Para viver o papel do autoritário Barão, pai de Cosme, convidei a preciosa Arlete Cunha, atriz que já naquela época era premiadíssima e qualificadíssima, também saída do Ói Nóis. O restante da família do Barão foi composto com Giselle Cecchinni, maravilhosa atriz recém chegada de São Paulo, no papel da Baronesa chamada de Generala; Biño Sawitzki, jovem ator, atualmente radicado em Paris, cheio de gana e vitalidade, seria o gentil e educado irmão Biágio quando jovem.
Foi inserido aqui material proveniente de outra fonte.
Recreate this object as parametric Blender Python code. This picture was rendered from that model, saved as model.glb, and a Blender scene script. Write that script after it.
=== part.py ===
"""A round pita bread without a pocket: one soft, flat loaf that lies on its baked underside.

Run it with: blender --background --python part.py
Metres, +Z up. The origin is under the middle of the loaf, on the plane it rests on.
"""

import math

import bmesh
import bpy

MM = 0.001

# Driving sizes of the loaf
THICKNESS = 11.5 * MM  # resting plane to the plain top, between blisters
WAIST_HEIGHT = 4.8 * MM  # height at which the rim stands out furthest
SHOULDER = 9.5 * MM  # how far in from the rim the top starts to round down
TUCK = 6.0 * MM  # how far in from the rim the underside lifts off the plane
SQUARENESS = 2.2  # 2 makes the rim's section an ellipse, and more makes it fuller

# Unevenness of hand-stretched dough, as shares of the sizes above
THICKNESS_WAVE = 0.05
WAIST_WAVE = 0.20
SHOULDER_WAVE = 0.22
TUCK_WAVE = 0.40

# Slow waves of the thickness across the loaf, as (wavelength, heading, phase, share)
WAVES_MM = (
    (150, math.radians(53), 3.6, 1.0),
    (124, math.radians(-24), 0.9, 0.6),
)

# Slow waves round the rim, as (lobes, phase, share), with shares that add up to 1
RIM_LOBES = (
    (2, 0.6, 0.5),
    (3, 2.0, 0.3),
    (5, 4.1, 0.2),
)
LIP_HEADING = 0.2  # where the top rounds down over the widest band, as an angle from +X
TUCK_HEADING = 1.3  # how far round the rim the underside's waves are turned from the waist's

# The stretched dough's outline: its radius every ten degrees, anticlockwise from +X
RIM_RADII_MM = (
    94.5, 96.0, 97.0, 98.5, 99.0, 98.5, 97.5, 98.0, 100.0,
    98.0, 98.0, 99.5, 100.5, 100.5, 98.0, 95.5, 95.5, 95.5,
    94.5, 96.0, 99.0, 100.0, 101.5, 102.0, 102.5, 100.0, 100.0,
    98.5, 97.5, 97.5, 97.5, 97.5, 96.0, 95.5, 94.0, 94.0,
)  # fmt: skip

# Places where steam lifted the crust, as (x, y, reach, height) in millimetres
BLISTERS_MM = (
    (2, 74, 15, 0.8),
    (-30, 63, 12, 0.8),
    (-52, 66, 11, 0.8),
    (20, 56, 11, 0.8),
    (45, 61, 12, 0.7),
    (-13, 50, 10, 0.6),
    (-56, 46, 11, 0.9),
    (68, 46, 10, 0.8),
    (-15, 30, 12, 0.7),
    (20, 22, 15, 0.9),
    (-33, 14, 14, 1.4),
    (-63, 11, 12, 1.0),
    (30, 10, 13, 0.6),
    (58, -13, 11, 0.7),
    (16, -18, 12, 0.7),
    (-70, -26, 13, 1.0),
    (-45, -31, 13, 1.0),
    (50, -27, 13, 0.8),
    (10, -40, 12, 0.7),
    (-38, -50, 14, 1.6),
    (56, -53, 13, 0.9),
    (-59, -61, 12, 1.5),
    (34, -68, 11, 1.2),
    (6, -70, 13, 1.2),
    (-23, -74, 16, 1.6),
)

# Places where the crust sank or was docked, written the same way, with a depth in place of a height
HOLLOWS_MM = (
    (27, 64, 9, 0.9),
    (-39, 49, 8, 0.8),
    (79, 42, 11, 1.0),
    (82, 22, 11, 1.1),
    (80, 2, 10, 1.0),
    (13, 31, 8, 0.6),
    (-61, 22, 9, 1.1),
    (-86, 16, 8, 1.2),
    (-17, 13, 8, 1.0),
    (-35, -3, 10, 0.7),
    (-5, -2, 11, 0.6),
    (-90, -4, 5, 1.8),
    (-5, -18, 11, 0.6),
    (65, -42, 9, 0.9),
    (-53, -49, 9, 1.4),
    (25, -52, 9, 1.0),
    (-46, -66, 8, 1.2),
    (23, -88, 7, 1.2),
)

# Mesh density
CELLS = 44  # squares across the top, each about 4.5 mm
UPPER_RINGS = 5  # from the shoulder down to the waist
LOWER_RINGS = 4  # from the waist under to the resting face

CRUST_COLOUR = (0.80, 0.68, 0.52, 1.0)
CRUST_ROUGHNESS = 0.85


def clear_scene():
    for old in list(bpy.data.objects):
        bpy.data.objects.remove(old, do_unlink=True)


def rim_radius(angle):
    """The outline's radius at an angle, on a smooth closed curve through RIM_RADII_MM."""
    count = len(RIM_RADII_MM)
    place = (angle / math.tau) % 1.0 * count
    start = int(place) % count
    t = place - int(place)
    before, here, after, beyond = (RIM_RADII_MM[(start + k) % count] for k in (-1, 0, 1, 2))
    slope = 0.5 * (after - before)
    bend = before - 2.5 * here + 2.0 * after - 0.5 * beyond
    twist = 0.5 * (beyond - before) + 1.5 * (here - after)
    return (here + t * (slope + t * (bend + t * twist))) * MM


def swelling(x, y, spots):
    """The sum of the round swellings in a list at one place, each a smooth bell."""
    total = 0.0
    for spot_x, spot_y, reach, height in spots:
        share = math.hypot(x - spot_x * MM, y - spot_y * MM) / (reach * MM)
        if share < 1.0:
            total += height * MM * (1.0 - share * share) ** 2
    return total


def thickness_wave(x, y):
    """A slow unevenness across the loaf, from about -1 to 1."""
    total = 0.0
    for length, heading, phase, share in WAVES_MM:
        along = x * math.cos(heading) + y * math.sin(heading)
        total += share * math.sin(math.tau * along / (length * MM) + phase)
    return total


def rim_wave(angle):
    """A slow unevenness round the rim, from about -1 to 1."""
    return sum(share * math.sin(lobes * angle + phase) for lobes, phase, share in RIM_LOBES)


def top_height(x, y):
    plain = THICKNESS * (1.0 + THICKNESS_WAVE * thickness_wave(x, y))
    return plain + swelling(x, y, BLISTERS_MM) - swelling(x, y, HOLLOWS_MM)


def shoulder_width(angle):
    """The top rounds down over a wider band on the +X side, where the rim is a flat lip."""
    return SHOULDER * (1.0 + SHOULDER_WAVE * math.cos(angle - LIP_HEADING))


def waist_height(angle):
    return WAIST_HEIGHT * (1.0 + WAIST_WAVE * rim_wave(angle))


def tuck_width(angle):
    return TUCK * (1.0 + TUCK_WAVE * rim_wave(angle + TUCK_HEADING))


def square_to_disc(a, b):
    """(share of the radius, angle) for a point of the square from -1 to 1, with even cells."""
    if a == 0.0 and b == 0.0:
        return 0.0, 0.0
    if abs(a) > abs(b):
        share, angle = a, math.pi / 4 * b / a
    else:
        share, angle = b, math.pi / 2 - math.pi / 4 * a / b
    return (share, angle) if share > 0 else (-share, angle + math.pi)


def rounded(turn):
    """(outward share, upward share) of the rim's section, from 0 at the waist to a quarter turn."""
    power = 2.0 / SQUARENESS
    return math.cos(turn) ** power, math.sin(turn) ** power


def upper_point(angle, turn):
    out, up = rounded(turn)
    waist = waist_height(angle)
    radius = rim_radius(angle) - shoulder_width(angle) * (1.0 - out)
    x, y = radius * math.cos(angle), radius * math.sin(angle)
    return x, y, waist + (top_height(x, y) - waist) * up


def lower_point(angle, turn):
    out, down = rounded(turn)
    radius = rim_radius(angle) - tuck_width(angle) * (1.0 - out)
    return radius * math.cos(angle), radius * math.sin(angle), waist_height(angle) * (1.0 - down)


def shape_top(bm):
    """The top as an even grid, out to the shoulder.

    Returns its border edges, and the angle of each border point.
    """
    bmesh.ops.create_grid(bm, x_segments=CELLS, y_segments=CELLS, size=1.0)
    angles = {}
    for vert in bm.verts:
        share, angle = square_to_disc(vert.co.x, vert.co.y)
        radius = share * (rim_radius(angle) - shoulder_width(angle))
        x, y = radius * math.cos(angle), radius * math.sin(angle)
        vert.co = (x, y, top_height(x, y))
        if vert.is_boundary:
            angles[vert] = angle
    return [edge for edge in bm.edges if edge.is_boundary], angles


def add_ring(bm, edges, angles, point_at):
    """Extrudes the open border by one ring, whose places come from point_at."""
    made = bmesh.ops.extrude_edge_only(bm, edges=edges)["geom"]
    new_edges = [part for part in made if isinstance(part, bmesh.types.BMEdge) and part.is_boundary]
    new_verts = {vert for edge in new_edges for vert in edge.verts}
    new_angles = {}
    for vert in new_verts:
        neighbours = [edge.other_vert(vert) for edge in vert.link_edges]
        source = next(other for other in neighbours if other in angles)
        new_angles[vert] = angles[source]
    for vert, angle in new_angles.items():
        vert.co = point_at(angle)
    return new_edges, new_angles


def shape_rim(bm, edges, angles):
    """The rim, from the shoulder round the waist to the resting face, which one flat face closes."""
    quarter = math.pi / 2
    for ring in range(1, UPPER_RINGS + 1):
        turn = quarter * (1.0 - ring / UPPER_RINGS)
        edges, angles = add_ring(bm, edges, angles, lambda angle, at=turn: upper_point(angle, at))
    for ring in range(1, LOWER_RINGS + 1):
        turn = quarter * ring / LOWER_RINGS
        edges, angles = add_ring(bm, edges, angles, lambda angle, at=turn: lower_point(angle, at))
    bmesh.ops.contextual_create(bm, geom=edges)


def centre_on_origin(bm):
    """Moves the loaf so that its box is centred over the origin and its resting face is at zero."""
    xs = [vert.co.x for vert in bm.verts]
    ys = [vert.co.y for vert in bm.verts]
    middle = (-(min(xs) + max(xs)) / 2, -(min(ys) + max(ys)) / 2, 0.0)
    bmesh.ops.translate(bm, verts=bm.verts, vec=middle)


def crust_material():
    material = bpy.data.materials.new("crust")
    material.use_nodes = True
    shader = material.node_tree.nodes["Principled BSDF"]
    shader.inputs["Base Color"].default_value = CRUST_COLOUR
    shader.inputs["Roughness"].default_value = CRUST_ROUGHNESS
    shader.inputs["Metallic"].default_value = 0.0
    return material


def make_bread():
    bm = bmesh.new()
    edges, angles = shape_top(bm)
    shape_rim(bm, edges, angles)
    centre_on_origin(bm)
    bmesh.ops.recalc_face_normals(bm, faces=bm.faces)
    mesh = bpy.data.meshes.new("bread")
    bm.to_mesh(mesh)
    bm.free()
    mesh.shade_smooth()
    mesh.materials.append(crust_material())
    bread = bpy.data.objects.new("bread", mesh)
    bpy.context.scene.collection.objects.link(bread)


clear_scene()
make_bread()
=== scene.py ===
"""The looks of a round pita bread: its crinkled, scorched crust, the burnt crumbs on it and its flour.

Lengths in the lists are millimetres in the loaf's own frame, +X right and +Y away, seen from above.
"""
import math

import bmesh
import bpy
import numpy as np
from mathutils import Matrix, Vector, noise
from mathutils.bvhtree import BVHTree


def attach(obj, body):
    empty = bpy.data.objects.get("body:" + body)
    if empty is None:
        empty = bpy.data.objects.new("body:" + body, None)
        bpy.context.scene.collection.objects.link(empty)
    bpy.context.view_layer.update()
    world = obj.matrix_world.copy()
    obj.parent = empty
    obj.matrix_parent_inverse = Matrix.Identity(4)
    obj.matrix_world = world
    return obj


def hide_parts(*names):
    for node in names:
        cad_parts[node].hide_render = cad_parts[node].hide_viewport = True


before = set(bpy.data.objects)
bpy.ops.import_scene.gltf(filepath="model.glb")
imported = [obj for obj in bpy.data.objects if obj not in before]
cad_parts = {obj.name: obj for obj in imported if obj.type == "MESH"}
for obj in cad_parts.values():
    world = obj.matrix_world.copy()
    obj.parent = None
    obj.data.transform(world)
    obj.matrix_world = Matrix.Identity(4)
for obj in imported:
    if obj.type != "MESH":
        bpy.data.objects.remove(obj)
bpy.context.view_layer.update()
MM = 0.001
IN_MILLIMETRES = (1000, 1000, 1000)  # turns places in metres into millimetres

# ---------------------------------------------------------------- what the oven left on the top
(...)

O mesmo papel de Biágio na velhice era desempenhado pelo grande ator Sérgio Etchichury (mais um saído do Ói Nóis); e Sandra Possani, excelente atriz e generosa colaboradora (mais uma do Ói Nóis), fez a desagradável irmã Batista. A extraordinária atriz Liane Venturella, aprendeu a andar à cavalo para viver a avançada Viola, a namorada de Cosme. E Tiago Real seria o Conde D'Estomac, incauto pretendente à mão de Batista.
Como se vê um elenco de peso. Esse grupo que formava a família do Barão era secundado por Álvaro Rosacosta, Fernando Pecoits, Laura Backes, Renato Santa Catharina, Vika Schabbach, Vinicius Petry, Giancarlo Carlomagno e Raquel Nicoletti, atriz que atualmente reside em Portugal.
Além destes 16 artistas havia o Elenco Um e Noventa e Nove que era composto por atores iniciantes que aceitaram participar do trabalho simplesmente em troca da experiência de atuar. Foram assim chamados porque ficou acertado que receberiam a vultosa quantia de R$ 1,99 como cachê dos ensaios e das apresentações. Era uma brincadeira carinhosa que surgiu no elenco e era muito bem aceita por todos eles. Pelo menos é que eu acho. Na real, todo mundo que participou recebeu um cachê indigno.
O Elenco Um e Noventa e Nove era formado por André Mubarack, Carla Castro, Fernando Xavier (que acabou não estreando), Janaina Pelizzon, Kailton Vergára, Larissa Maciel, Messias Gonzalez, Nádia Mancuso, Sabrina Lermen, Tuta Camargo e Miriã Possani, que tinha uns 9 ou 10 anos na época. Onze atores e atrizes, quase todos em início de carreira, em sua maioria alunos do DAD.
Assim, que eram 16 atores, 11 atores convidados, 2 cavalos da BM, 3 músicos e 2 técnicos. Os músicos reclamavam que eram colocados depois dos cavalos. Os técnicos reclamavam que eram sempre colocados por último. A peça durou somente oito apresentações. E eu teria ainda muitas histórias pra contar sobre a nossa grande aventura na Redenção. Sobre a Banda Municipal, sobre a trilha sonora da peça composta por Cristiano Hanssen, sobre a Arlete Cunha e o seu cavalo, sobre a praça de alimentação. Talvez, em algum momento, destas memórias eu volte ao assunto.